Publications and Research

Document Type

Article

Publication Date

2017

Abstract

I have been writing a memoir of my mother’s death since before she died. It began with a piece I started after she moved to hospice care, on the cusp of 2013. I began at my grief’s beginning: writing about the spring of her diagnosis the previous year. I currently have over 100,000 words that trace her life, her illness, her death, my grief, and my (ongoing) healing; the first chapter begins with that first piece, which I will excerpt later on. As I edit, I’m shaping the body of the text, as though it’s a person, as though it’s my own body, or my mother’s, modeling in some ways how I’ve used movement and physical exercise to help me through the stages of her illness and the space left without her. I’m also shaping my own therapeutic response to grief through my editing, shaving off the repetitions of my own pain and weaving in reflections of my mother’s healthy, well-lived life, and including a lot of the concrete actions I have taken to change my life since she died, both purposefully and accidentally.

In this article, I consider sections of my in-progress manuscript alongside others’ published memoirs of losing a mother.
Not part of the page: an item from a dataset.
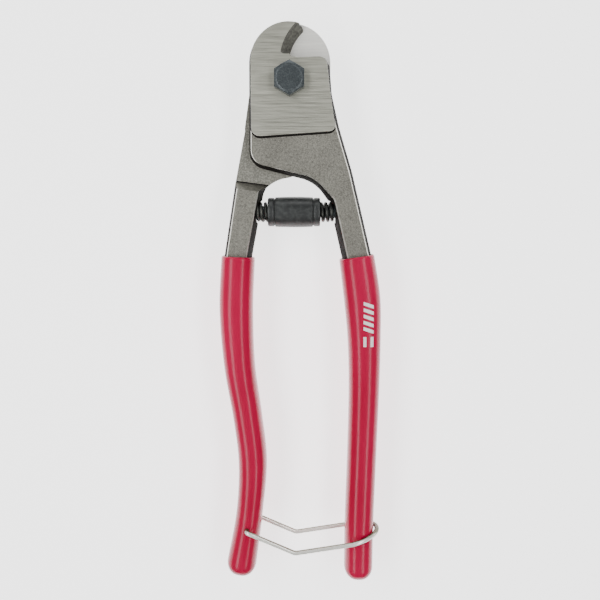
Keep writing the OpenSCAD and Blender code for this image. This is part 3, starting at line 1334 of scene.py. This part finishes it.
@dataclass
class Bail:
    """The latch: one wire from the left grip's hole, round the right grip and back. Sizes in millimetres."""

    hinge: tuple[float, float] = (-14.8, -151.8)
    kink: tuple[float, float] = (1.8, -159.0)
    reach: float = 45.3
    angle: float = -2.0
    leg: float = 8.9
    rise: float = 2.4
    bend: float = 1.0
    wire: float = 1.6

    def half(self) -> Points:
        """Centreline: straight up the hole, a quarter circle, two straights with a soft knee, a quarter ellipse.

        Returns:
            (n, 3) points from inside the hole to the far bend.
        """
        hinge, kink = np.array(self.hinge), np.array(self.kink)
        swing = np.radians(self.angle)
        far = hinge + self.reach * np.array([np.cos(swing), np.sin(swing)])
        foot = far - [self.leg, self.rise]
        way = (kink - hinge) / np.linalg.norm(kink - hinge)
        low = self.leg - self.bend
        inside = np.array([[*hinge, z] for z in (3.0, 4.5, 6.0, low - 0.2)])
        u = np.linspace(0, np.pi / 2, 7)[:, None]
        elbow = np.hstack([hinge + way * self.bend * (1 - np.cos(u)), low + self.bend * np.sin(u)])
        near, beyond = kink + (hinge - kink) * 0.045, kink + (foot - kink) * 0.045
        s = np.linspace(0, 1, 9)[:, None]
        knee = (1 - s) ** 2 * near + 2 * s * (1 - s) * kink + s**2 * beyond
        first = hinge + (kink - hinge) * np.linspace(0.12, 0.85, 6)[:, None]
        second = kink + (foot - kink) * np.linspace(0.2, 0.9, 6)[:, None]
        flat = np.vstack([first, knee, second])
        legs = np.column_stack([flat, np.full(len(flat), self.leg)])
        q = np.linspace(0, np.pi / 2, 15)
        loop = np.stack([foot[0] + self.leg * np.sin(q), foot[1] + self.rise * np.sin(q), self.leg * np.cos(q)], 1)
        return np.vstack([inside, elbow, legs, loop])

    def build(self, finish: bpy.types.Material) -> bpy.types.Object:
        """The whole wire, its rear half a mirror of the front one.

        Args:
            finish: the wire's plating.

        Returns:
            The finished piece.
        """
        half = self.half()
        path = np.vstack([half, (half * [1, 1, -1])[-2::-1]])
        points, faces = capped_rings(swept_rings(path, self.wire / 2, 16, (0, 1, 0)))
        obj = new_object("latch_bail_wire", points, faces, 60.0)
        face_outwards(obj)
        return seat(obj, "latch", "latch_bail", finish)


# ---------------------------------------------------------------- studio


@dataclass(frozen=True)
class SoftBox:
    """One soft light: where it stands, its level and its sloping side in millimetres, and its power in watts."""

    spot: Corner
    size: tuple[float, float]
    power: float


@dataclass
class Studio:
    """Camera, pale floor and soft lights. Sizes in millimetres, light spots from the floor."""

    eye: Corner = (6.5, -47.0, 250.0)
    aim: Corner = (3.4, -72.7, 0.0)
    lens: float = 44.04
    sensor: float = 36.0
    world: float = 0.2
    glow: float = 2.1
    floor_half: float = 1500.0
    lit: Corner = (0.0, -70.0, 0.0)
    boxes: list[SoftBox] = field(default_factory=lambda: [
        SoftBox((-250.0, -80.0, 420.0), (800.0, 150.0), 2.4),
        SoftBox((230.0, -80.0, 420.0), (800.0, 110.0), 1.7),
        SoftBox((0.0, 900.0, 300.0), (520.0, 220.0), 1.8),
    ])

    def camera(self) -> None:
        """A camera at the eye, aimed at the middle of the frame, with +Y of the object upright."""
        data = bpy.data.cameras.new("camera")
        data.sensor_width = self.sensor
        data.lens = self.lens
        data.clip_start = 10 * MM
        obj = bpy.data.objects.new("camera", data)
        bpy.context.scene.collection.objects.link(obj)
        eye, aim = (Vector(place(np.array(p)).tolist()) for p in (self.eye, self.aim))
        back = (eye - aim).normalized()
        right = Vector((0, 1, 0)).cross(back).normalized()
        turn = Matrix((right, back.cross(right), back)).transposed().to_4x4()
        obj.matrix_world = Matrix.Translation(eye) @ turn
        bpy.context.scene.camera = obj

    def light(self) -> None:
        """Long area lights aimed at the object, under an even pale world."""
        target = Vector(self.lit) * MM
        for i, box in enumerate(self.boxes):
            data = bpy.data.lights.new(f"softbox_{i}", "AREA")
            data.shape = "RECTANGLE"
            data.size, data.size_y = box.size[0] * MM, box.size[1] * MM
            data.energy = box.power
            obj = bpy.data.objects.new(f"softbox_{i}", data)
            obj.location = Vector(box.spot) * MM
            obj.rotation_euler = (obj.location - target).to_track_quat("Z", "Y").to_euler()
            bpy.context.scene.collection.objects.link(obj)
        world = bpy.data.worlds.new("studio")
        world.use_nodes = True
        background = world.node_tree.nodes["Background"]
        background.inputs["Color"].default_value = (1, 1, 1, 1)
        background.inputs["Strength"].default_value = self.world
        bpy.context.scene.world = world

    def floor(self) -> None:
        """A plain pale sheet that the tool lies on."""
        half = self.floor_half
        corners = np.array([[-half, -half, 0], [half, -half, 0], [half, half, 0], [-half, half, 0]])
        obj = new_object("floor", corners - [0, 0, SHEAR_Z], [[0, 1, 2, 3]], None)
        sheet = Sheet("pale_floor", {"Roughness": 0.9, "Specular IOR Level": 0.1,
                                     "Emission Color": (1, 1, 1, 1), "Emission Strength": self.glow})
        cloud = sheet.noise(4.0, detail=3.0)
        sheet.feed("Base Color", sheet.mix(cloud, (0.93, 0.93, 0.93, 1), (0.95, 0.95, 0.95, 1)))
        obj.data.materials.append(sheet.material)


# ---------------------------------------------------------------- the tool

# Centreline of each handle from the grip's mouth to the middle of its round end: x, y and the grip's width.
LEFT_HANDLE = np.array([(-17.6, -57.8, 11.3), (-18.4, -76, 11.4), (-17.4, -95.5, 10.5), (-14.8, -113, 9.9),
                        (-13.1, -129.5, 9.8), (-14.3, -147.3, 9.2), (-17.1, -165.4, 10.2)])
RIGHT_HANDLE = np.array([(22.6, -57.8, 11.9), (24.6, -72, 12.4), (25.4, -86, 11.3), (25.5, -103, 10.5),
                         (24.9, -127, 10.1), (24.2, -150, 10.0), (24.0, -166.8, 10.0)])


def arm_finishes() -> dict[Face, bpy.types.Material]:
    """The materials of an arm's faces.

    Returns:
        One material for each Face.
    """
    return {
        Face.GROUND: GroundSteel("ground_steel", (0.54, 0.54, 0.46, 1), (0.32, 0.32, 0.27, 1)).make(),
        # The near-white jaw colour is partly polished steel, partly a painted highlight.
        Face.MATING: MatingSteel("mating_face", (0.97, 0.96, 0.90, 1), (0.30, 0.294, 0.25, 1)).make(),
        Face.BLASTED: BlastedSteel("blasted_forging", (0.31, 0.304, 0.262, 1), (0.11, 0.105, 0.09, 1)).make(),
        # Near-black finish of the drafted sides, the hole walls and the step's groove: partly real forge scale, partly
        # painted shade.
        Face.FLANK: BlastedSteel("forge_scale_and_painted_shade", (0.016, 0.013, 0.012, 1), (0.006, 0.005, 0.004, 1), grain=1500.0,
                                 roughness=0.75, metallic=0.0, specular=0.12).make(),
        # The bevel is ground steel; its dark grey speckled colour is painted shade.
        Face.BEVEL: BlastedSteel("bevel_painted_shade", (0.17, 0.168, 0.145, 1), (0.055, 0.055, 0.046, 1), grain=1200.0,
                                 roughness=0.6, metallic=0.3, specular=0.3).make(),
        # Bright edge finish: partly real wear on the edges, partly painted highlight.
        Face.EDGE: GroundSteel("worn_edge_and_painted_highlight", (0.75, 0.74, 0.68, 1), (0.50, 0.49, 0.44, 1)).make(),
    }


def arms() -> list[Arm]:
    """Both arms. The rear one is drawn as a front arm too, so its handle is mirrored to the right.

    Returns:
        The front and the rear arm.
    """
    finishes, spring = arm_finishes(), SpringUnit()
    front = Arm("front_arm_forged", "front_arm", "right_half", Hand.FRONT,
                flank=[(13.1, 7.2, 3.0), (14.0, -4.0, 20.0), (16.4, -14.5, 30.0), (20.9, -29.4, 40.0)],
                crotch=[(13.3, -39.6, 5.0)], arch=(0.8, 32.0, 75.0), stations=RIGHT_HANDLE,
                inner_draft=1.7, seat_x=spring.right, finishes=finishes)
    rear = Arm("rear_arm_forged", "rear_arm", "left_half", Hand.REAR,
               flank=[(13.1, 7.2, 3.0), (13.5, -5.0, 20.0), (15.0, -15.5, 30.0), (18.4, -33.1, 40.0)],
               crotch=[(8.9, -36.8, 3.0)], arch=(-0.8, 46.0, 84.0), stations=LEFT_HANDLE * [-1, 1, 1],
               inner_draft=1.5, seat_x=-spring.left, finishes=finishes)
    return [front, rear]


def main() -> None:
    """Build every piece in order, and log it."""
    logging.basicConfig(level=logging.INFO, format="%(name)s: %(message)s")
    studio = Studio()
    studio.camera()
    studio.light()
    studio.floor()
    oxide = Coated("black_oxide", (0.05, 0.06, 0.065, 1), (0.10, 0.115, 0.12, 1), 0.5, 0.36, scale=2200.0).make()
    rubber = Coated("sleeve_rubber", (0.018, 0.02, 0.02, 1), (0.045, 0.05, 0.048, 1), 0.1, 0.4).make()
    black_wire = Coated("spring_black", (0.03, 0.032, 0.03, 1), (0.10, 0.10, 0.09, 1), 0.7, 0.38).make()
    # The wire's second colour is painted shade down its sides.
    nickel = NickelWire("bright_nickel", (0.98, 0.97, 0.90, 1), (0.10, 0.09, 0.05, 1)).make()
    nylon = Coated("nylon_ring", (0.10, 0.16, 0.36, 1), (0.14, 0.22, 0.44, 1), 0.0, 0.5).make()
    vinyl = DippedVinyl("dipped_vinyl").make()
    printed = DippedVinyl("dipped_vinyl_printed", PrintedBars()).make()
    pivot, spring = Pivot(), SpringUnit()
    pieces = [arm.build() for arm in arms()]
    pieces += [pivot.bolt(oxide), pivot.locknut(oxide), spring.coil(black_wire), spring.sleeve(rubber)]
    pieces += [Grip("left_grip_dipped", "left_grip", "left_half", LEFT_HANDLE).build(vinyl),
               Grip("right_grip_dipped", "right_grip", "right_half", RIGHT_HANDLE).build(printed),
               Bail().build(nickel)]
    for node, finish in (("left_spring_pin", oxide), ("right_spring_pin", oxide), ("nut_lock_ring", nylon)):
        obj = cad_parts[node]
        obj.data.materials.clear()
        obj.data.materials.append(finish)
        LOG.info("%s keeps its CAD shape, in %s", node, finish.name)
    for piece in pieces:
        LOG.info("%s: %d corners, %d faces", piece.name, len(piece.data.vertices), len(piece.data.polygons))


if __name__ == "__main__":
    main()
Some of what I think is distinctly creative about my work is the addition of other modes of composing. This article, for example, incorporates memoir, scholarly analysis, multimodal video, and my mother’s own words. Using Megan Brown’s 2010 invitation in College Literature to consider my writing as a prism, I analyze Eggers (mostly, following Sidonie Smith and Julia Watson’s 2001 analysis, through its appended paratext) using theories and texts developed by Jacqueline Jones Royster in her Traces of a Stream: Literacy and Social Change Among African American Women, all mediated by sections of my own grief memoir and by portions of my mother’s introductions to her master’s thesis and doctoral dissertation. I have also added two layers of video to the manuscript and essay, one that traces memory and grief through my own relationship to books and reading and one that chronicles my grieving process through my athletic practices. Ultimately, with these combinations of texts and approaches to life writing, I posit that the ways in which the personal, academic, visual, and aural converge in my work about my mother could intervene in the grief memoir genre to create a broader way of mourning.